_What to do_:
From the listing below, copy only the lines from the line that contains "base_casting();" to the line that contains "imported = [obj", counting those two lines as part of the copy.

Object modeling scripts
-*-*-

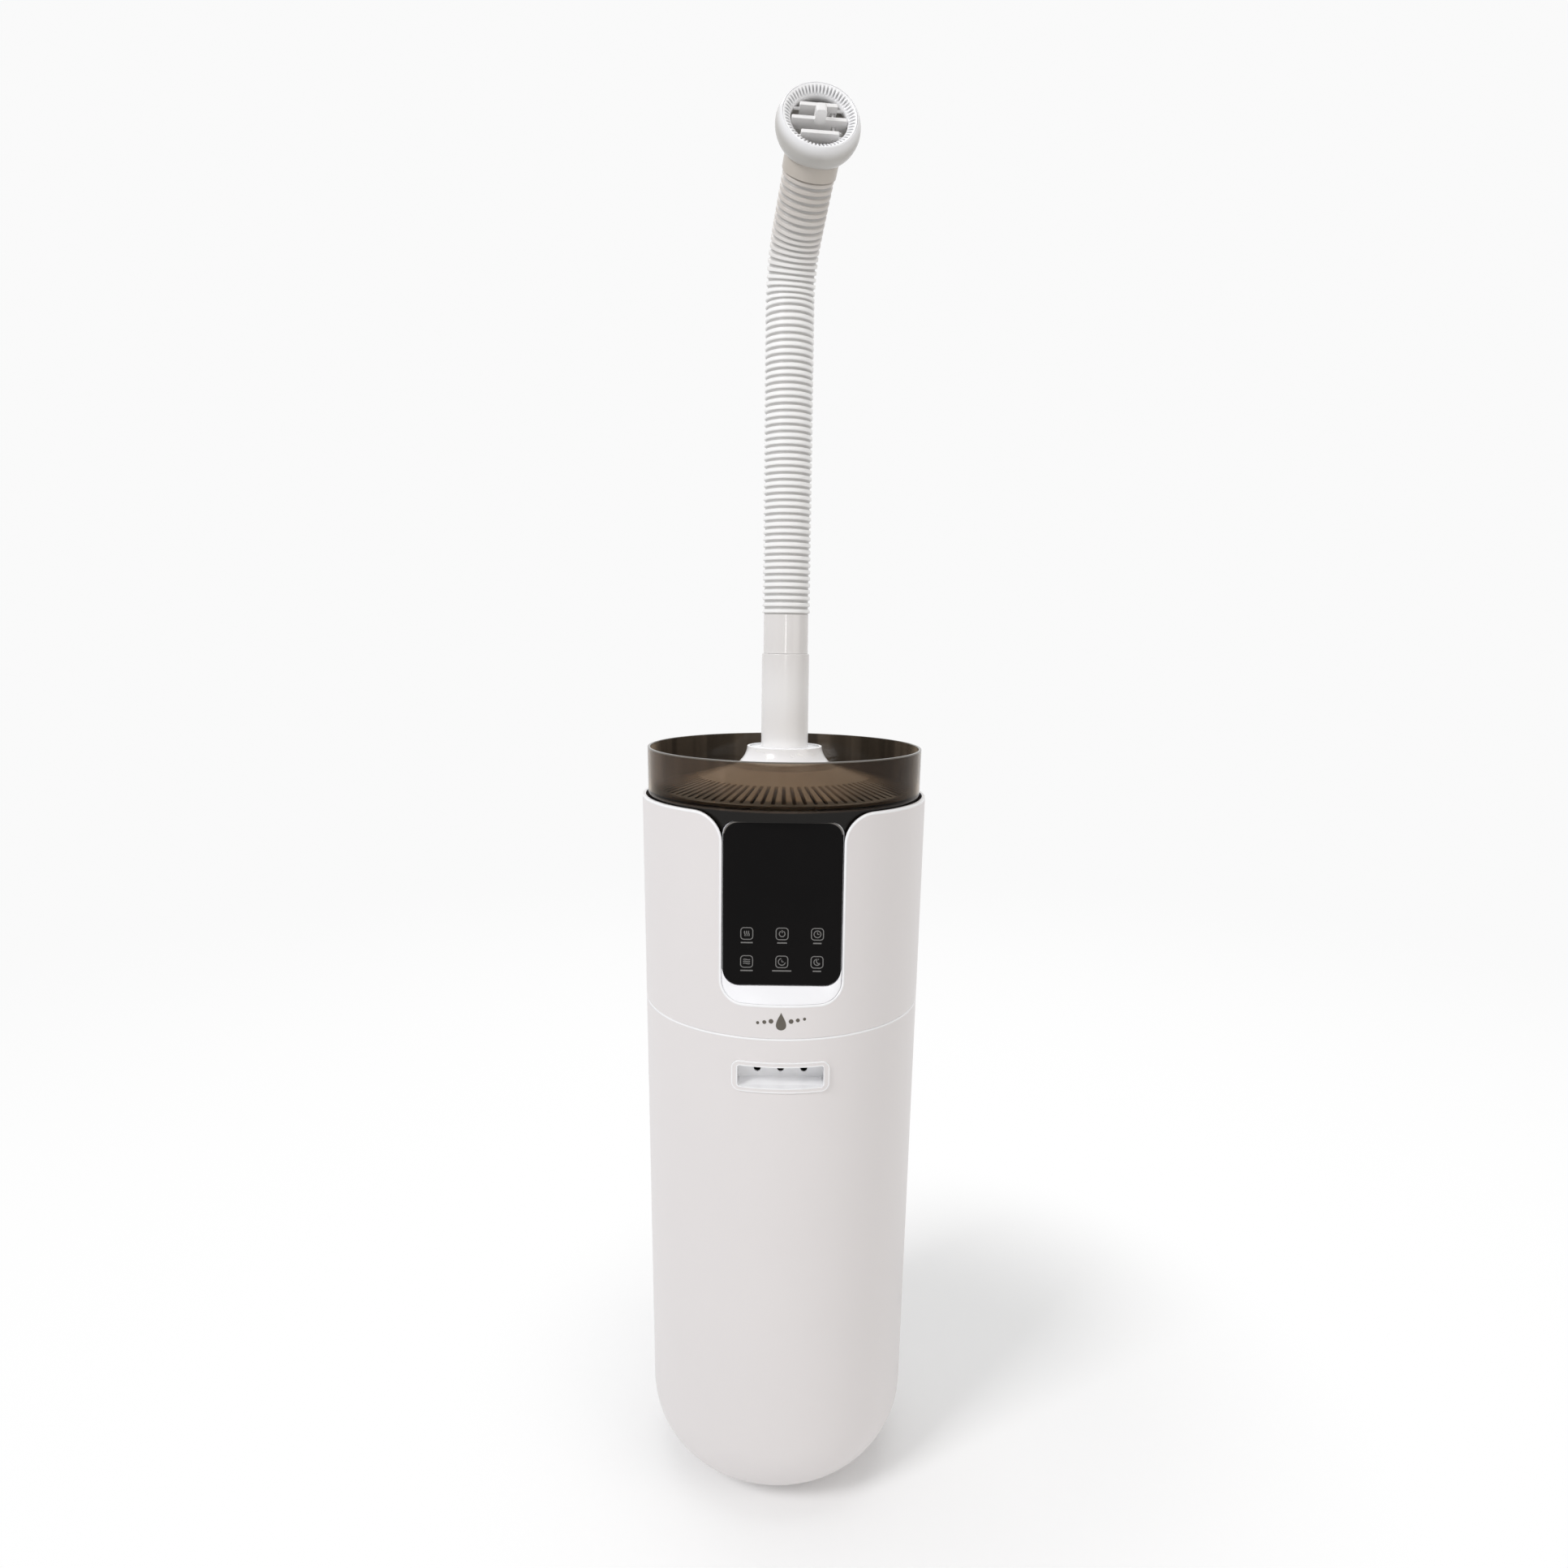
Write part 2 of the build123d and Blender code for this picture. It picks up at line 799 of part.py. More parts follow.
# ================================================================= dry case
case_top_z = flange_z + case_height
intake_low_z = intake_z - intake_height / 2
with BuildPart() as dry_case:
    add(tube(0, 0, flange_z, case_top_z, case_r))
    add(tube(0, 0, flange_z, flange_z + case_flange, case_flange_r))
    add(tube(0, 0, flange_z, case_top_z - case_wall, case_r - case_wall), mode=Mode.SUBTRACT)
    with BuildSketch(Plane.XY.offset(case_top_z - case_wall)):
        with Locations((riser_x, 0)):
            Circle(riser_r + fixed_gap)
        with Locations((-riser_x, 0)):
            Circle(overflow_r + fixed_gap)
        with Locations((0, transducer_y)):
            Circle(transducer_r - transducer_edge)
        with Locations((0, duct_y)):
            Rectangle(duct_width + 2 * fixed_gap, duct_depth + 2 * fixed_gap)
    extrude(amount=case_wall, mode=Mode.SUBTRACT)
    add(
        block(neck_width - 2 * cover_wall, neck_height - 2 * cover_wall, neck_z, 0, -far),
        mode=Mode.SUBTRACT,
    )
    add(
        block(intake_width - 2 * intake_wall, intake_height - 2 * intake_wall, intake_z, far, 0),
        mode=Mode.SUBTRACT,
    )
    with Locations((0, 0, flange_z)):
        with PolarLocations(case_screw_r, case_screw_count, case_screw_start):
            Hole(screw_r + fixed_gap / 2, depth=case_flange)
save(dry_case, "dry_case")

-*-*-

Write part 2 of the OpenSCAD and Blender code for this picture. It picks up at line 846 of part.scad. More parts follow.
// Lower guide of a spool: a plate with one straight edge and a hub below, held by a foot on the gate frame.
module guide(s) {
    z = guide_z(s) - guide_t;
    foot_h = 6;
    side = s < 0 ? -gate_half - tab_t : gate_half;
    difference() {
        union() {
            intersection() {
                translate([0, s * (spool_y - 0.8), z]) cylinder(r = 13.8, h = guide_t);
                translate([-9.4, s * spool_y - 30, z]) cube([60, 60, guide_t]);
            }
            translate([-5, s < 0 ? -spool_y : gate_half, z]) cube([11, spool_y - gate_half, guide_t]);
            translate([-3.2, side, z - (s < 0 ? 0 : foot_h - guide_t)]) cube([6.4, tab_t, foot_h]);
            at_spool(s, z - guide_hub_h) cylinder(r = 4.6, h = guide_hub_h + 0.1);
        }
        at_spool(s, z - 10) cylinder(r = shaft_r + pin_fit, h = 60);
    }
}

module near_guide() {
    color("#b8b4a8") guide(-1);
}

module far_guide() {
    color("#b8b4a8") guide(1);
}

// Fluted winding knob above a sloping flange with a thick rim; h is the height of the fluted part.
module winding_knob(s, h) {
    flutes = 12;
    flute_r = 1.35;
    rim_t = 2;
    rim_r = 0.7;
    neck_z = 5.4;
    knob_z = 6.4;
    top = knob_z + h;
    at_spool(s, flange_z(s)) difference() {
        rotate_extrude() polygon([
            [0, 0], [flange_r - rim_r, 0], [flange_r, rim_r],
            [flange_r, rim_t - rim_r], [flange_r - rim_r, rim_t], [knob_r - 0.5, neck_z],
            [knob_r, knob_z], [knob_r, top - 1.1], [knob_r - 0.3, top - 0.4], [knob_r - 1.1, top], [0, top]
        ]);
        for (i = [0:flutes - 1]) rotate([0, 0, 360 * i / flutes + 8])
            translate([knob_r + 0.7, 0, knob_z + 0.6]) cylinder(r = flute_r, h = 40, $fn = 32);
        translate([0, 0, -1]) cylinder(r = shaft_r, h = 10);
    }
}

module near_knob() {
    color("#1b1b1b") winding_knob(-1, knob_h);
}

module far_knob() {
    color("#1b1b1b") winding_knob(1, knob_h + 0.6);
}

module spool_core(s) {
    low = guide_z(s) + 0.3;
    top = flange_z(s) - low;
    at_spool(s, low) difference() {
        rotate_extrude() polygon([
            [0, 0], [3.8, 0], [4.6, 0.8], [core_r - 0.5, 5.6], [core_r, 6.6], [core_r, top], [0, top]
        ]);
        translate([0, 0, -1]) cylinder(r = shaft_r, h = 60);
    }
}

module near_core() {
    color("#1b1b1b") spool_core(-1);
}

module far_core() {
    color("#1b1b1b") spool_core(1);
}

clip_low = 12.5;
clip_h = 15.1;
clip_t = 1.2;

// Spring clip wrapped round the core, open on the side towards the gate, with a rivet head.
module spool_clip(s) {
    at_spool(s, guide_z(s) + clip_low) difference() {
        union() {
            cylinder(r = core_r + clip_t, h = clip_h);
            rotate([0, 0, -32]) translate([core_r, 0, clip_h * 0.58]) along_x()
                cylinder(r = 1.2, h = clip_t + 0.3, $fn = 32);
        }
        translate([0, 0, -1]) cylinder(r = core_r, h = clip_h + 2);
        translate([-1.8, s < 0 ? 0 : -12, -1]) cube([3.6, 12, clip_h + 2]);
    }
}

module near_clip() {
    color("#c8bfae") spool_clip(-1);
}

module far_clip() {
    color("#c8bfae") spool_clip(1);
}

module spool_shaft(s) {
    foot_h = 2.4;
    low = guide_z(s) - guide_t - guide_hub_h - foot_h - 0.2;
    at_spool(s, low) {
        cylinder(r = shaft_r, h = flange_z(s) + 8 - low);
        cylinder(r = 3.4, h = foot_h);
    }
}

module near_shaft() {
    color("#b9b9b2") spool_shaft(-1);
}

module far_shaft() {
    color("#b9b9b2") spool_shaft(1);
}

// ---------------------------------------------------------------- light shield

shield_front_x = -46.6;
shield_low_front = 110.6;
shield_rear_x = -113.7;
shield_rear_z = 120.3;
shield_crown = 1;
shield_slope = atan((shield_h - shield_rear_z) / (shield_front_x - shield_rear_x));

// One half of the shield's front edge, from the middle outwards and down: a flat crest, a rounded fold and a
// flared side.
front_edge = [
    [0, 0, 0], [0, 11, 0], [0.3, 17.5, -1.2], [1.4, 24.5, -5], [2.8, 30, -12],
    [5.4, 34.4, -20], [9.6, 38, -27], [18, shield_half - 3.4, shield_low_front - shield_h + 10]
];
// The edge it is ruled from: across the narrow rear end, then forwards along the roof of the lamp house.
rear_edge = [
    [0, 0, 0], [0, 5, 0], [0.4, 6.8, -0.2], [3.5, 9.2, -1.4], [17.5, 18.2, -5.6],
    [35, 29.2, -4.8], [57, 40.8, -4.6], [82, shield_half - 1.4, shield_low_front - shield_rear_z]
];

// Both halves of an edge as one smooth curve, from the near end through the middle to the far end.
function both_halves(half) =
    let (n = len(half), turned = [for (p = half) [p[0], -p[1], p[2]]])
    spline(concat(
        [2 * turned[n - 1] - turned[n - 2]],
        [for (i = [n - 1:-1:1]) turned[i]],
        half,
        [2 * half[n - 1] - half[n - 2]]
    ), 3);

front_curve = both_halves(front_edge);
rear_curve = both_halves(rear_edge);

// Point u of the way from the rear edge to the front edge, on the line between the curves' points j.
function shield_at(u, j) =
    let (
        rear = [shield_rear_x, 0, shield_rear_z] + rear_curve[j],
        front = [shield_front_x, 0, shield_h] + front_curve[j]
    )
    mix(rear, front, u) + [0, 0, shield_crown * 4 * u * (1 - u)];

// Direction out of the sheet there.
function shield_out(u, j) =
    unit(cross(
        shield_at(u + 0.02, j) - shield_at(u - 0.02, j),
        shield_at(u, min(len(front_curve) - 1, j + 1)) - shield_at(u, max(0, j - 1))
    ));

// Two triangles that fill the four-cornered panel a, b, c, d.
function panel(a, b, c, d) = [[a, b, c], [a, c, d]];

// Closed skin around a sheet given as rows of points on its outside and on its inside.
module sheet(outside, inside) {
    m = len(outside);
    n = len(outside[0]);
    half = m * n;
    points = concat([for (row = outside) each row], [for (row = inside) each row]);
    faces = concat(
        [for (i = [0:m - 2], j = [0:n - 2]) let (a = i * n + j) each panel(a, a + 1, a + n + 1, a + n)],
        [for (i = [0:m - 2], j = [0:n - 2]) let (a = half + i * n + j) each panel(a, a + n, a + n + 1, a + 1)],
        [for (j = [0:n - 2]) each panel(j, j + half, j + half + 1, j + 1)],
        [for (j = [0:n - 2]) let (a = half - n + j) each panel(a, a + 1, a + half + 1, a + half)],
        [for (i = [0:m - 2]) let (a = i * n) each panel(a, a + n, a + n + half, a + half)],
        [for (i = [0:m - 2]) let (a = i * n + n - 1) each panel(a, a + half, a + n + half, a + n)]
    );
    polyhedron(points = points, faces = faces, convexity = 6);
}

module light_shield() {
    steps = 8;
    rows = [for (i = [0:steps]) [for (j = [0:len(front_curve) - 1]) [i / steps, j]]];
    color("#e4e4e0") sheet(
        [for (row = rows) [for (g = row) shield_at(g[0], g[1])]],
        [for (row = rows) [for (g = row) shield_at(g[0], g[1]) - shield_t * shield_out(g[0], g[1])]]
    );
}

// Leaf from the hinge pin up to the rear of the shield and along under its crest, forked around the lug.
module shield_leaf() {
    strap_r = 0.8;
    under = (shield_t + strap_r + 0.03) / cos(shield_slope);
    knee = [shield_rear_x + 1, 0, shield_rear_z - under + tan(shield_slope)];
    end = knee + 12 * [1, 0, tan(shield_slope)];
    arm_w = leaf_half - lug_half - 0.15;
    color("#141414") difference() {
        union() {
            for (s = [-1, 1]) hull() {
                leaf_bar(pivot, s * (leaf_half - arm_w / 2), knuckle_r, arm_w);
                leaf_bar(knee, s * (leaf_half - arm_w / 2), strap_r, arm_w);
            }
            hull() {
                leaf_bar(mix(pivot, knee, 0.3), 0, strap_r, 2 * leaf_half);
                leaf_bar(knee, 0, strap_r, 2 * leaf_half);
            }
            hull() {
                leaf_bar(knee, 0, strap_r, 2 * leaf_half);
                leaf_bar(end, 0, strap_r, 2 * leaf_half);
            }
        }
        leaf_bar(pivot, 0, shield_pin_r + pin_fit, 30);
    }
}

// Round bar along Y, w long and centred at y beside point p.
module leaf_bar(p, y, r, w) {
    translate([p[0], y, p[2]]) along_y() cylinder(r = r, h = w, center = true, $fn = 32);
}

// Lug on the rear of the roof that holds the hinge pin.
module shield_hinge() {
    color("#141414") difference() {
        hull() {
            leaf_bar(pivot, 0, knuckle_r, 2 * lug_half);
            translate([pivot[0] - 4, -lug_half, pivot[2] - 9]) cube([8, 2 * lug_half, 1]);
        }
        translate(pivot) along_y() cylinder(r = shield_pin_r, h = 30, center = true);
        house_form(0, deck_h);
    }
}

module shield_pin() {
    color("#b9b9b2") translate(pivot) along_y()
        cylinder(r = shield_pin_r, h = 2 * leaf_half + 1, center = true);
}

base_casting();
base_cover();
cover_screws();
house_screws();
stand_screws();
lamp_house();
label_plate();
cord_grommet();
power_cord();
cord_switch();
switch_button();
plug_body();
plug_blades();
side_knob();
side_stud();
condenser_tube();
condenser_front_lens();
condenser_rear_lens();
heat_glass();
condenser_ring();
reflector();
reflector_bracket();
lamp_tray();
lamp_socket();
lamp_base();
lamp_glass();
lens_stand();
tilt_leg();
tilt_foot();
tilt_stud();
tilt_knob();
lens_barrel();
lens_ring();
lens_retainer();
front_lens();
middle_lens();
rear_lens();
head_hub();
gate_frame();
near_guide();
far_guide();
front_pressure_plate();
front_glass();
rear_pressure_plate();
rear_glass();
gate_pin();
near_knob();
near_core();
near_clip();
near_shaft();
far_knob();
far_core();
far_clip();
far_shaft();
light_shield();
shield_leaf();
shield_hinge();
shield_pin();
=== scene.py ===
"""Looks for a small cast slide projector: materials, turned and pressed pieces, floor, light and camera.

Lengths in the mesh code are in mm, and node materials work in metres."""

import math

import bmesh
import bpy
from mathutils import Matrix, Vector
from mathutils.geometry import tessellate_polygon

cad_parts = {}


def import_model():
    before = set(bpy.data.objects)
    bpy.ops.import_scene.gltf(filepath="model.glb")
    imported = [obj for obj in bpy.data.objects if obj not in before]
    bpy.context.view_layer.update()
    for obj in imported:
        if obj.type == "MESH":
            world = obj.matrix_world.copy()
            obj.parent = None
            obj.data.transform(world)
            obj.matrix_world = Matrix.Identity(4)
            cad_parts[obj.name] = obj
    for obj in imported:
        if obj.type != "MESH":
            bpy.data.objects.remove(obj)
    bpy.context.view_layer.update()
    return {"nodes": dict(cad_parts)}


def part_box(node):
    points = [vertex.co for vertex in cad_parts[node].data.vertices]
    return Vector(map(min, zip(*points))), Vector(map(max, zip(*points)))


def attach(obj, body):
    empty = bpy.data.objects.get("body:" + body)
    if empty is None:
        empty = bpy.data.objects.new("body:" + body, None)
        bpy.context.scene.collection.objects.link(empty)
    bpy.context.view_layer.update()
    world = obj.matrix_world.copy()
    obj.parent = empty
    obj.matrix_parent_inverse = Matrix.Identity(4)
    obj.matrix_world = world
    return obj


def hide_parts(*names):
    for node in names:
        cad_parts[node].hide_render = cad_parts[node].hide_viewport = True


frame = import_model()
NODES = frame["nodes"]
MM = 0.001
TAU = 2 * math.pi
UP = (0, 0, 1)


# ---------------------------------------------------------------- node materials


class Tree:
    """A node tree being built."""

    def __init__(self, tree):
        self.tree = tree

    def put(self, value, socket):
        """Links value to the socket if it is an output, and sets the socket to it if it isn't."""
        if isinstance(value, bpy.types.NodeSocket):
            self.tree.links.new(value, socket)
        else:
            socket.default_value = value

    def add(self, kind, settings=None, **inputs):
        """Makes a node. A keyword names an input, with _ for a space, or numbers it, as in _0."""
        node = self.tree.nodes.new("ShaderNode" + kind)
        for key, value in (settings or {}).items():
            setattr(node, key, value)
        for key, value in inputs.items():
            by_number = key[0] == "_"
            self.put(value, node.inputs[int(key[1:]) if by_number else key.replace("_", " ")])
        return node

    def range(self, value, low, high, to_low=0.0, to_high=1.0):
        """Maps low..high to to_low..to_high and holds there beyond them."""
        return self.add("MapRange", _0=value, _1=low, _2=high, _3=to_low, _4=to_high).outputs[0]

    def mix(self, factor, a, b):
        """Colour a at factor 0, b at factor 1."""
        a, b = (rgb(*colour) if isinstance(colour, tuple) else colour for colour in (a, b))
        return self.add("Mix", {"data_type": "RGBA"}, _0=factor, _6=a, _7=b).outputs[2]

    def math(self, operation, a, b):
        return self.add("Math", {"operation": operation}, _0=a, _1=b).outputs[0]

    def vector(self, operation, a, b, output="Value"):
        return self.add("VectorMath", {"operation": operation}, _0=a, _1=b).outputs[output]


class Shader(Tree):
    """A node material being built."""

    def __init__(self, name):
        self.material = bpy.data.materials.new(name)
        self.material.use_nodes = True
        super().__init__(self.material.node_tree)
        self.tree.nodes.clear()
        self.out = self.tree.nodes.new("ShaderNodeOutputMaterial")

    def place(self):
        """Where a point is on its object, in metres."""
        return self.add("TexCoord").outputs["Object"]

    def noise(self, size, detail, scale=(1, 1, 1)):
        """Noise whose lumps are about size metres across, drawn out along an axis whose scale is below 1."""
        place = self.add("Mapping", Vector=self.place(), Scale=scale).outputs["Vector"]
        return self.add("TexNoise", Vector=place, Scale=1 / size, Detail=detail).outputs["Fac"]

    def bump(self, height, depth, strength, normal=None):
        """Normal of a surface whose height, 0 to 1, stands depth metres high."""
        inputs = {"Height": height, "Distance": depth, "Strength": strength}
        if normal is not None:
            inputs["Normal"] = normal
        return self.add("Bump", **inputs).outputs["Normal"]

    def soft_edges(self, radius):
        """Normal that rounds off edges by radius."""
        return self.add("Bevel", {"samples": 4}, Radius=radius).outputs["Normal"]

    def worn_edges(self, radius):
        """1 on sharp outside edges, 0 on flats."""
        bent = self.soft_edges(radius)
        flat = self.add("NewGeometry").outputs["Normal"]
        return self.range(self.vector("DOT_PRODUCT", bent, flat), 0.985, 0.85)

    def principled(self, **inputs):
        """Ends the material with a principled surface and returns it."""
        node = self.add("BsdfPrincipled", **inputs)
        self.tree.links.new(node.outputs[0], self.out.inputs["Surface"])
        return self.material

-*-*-

_Exercise output_:
base_casting();
base_cover();
cover_screws();
house_screws();
stand_screws();
lamp_house();
label_plate();
cord_grommet();
power_cord();
cord_switch();
switch_button();
plug_body();
plug_blades();
side_knob();
side_stud();
condenser_tube();
condenser_front_lens();
condenser_rear_lens();
heat_glass();
condenser_ring();
reflector();
reflector_bracket();
lamp_tray();
lamp_socket();
lamp_base();
lamp_glass();
lens_stand();
tilt_leg();
tilt_foot();
tilt_stud();
tilt_knob();
lens_barrel();
lens_ring();
lens_retainer();
front_lens();
middle_lens();
rear_lens();
head_hub();
gate_frame();
near_guide();
far_guide();
front_pressure_plate();
front_glass();
rear_pressure_plate();
rear_glass();
gate_pin();
near_knob();
near_core();
near_clip();
near_shaft();
far_knob();
far_core();
far_clip();
far_shaft();
light_shield();
shield_leaf();
shield_hinge();
shield_pin();
=== scene.py ===
"""Looks for a small cast slide projector: materials, turned and pressed pieces, floor, light and camera.

Lengths in the mesh code are in mm, and node materials work in metres."""

import math

import bmesh
import bpy
from mathutils import Matrix, Vector
from mathutils.geometry import tessellate_polygon

cad_parts = {}


def import_model():
    before = set(bpy.data.objects)
    bpy.ops.import_scene.gltf(filepath="model.glb")
    imported = [obj for obj in bpy.data.objects if obj not in before]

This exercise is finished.